It might be argued that accreditation serves a powerful societal function, ranking and categorizing people in ways that (at least for the winners and for consumers of graduates) have some value. It’s a broken and heartless system, but our societies do tend to be organized around it and it would be quite disruptive if we got rid of it without finding some replacement. Without it, employers might actually need to look at evidence of what people have done, for instance, rather than speedily weeding out those with insufficient grades. Moreover, circularly enough, most of our students currently want and expect it because it’s how things are done in our culture. Even I, a critic of the system, proudly wear the label ‘Doctor’, because it confers status and signals particular kinds of achievement, and there is no doubt that it and other qualifications have been really quite useful in my career. If that were all accreditation did then I could quite happily live with it, even though the fact that I spent a few years researching something interesting about 15 years ago probably has relatively little bearing on what I do or can do now.  The problem is not accreditation in itself, but that it is inextricably bound to the learning process. Under such conditions, educational assessment systems are positively harmful to learning. They are anti-educative. Of necessity, due to the fact that they tend to determine precisely what students should do and how they should do it, they sap intrinsic motivation and undermine love of learning. Even the staunchest of defenders of tightly integrated learning and judgment would presumably accept that learning is at least as important as grading so, if grading undermines learning (and it quite unequivocally does), something is badly broken.

A simple solution?

It does not have to be this way. I’ve said it before but it bears repeating: at least a large part of the solution is to decouple learning and accreditation altogether. There is a need for some means to indicate prowess, sure. But the crude certificates we currently use may not be the best way to do that in all cases, and it doesn’t have to dominate the learning process to the point of killing love of learning. If we could drop the accreditation role during the teaching process we could focus much more on providing useful feedback, on valorizing failures as useful steps towards success, on making interesting diversions, on tailoring the learning experience to the learner’s interests and capabilities rather than to credential requirements, on providing learning experiences that are long enough and detailed enough for the students’ needs, rather than a uniform set of fixed lengths to suit our bureaucracies.

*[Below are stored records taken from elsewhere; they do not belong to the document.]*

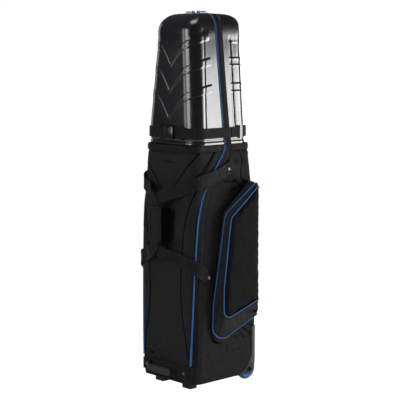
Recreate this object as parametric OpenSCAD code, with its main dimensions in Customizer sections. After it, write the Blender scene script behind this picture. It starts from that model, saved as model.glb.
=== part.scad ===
// Upright golf travel case: a fabric body that zips open, under a hard plastic top half.
// Millimetres. +Z is up, the floor is Z = 0, the front door faces -Y, the wheels are at +Y.

/* [Body] */
// Half of the fabric body's width, to its outer face
body_half = 144; // [140:1:150]
// Distance from the middle to the front face and to the back face
body_deep = 159; // [154:1:164]
// Height of the base's underside above the floor
body_floor = 24; // [22:1:28]
// Height of the fabric's upper edge
body_top = 838; // [830:1:845]
// Thickness of the padded fabric walls
fabric_wall = 6; // [4:1:8]

/* [Hard shell] */
// Half of the shell's width at the strap and near the crown
shell_half = 130; // [127:1:132]
shell_half_top = 101.5; // [98:0.5:106]
// Distance from the middle to the shell's front face at the strap
shell_front = 138; // [134:1:140]
// Distance from the middle to the shell's flat back
shell_rear = 130; // [126:1:132]
// Height of the crown above the floor
shell_crown = 1314; // [1290:1:1330]
// Thickness of the moulded shell
shell_wall = 3; // [2:0.5:4]

/* [Zip] */
// Width of each half of the zip tape
tape_w = 13; // [10:1:15]
// Width of the piping beside it
piping_w = 5; // [4:0.5:6]
// Height of the fold that the front door turns on
fold_z = 92; // [88:1:98]

/* [Wheels] */
// Radius and width of the tyres
wheel_r = 40; // [38:1:41]
wheel_w = 24; // [20:1:26]
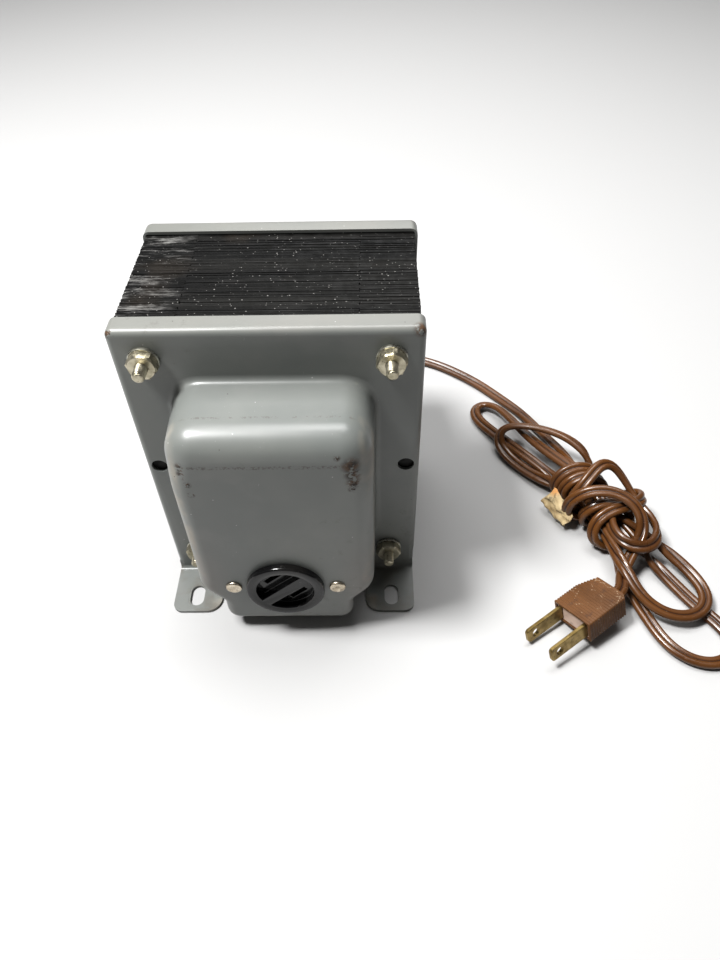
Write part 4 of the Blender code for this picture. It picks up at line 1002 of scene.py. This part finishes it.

Equally, we could improve our ability to provide credentials. For those that need it, we could still offer plenty of accreditation opportunities, for example through a portfolio-based approach and/or collecting records of learning or badges along the way. We could even allow for some kind of testing like oral, written, or practical exams for those that must, where it is appropriate to the competence (not, as now, as a matter of course) and we could actually do it right, rather than in ways that positively enable and reward cheating. None of this has to bound to specific courses. This decoupling would also give students the freedom to choose other ways of learning apart from our own courses, which would be quite a strong incentive for us to concentrate on teaching well. It might challenge us to come up with authentic forms of assessment that allow students to demonstrate competence through practice, or to use evidence from multiple sources, or to show their particular and unique skillset. It would almost certainly let us do both accreditation and teaching better. And it’s not as though we have no models to work from: from driving tests to diving tests to uses of portfolios in job interviews, there are plenty of examples of ways this can work already.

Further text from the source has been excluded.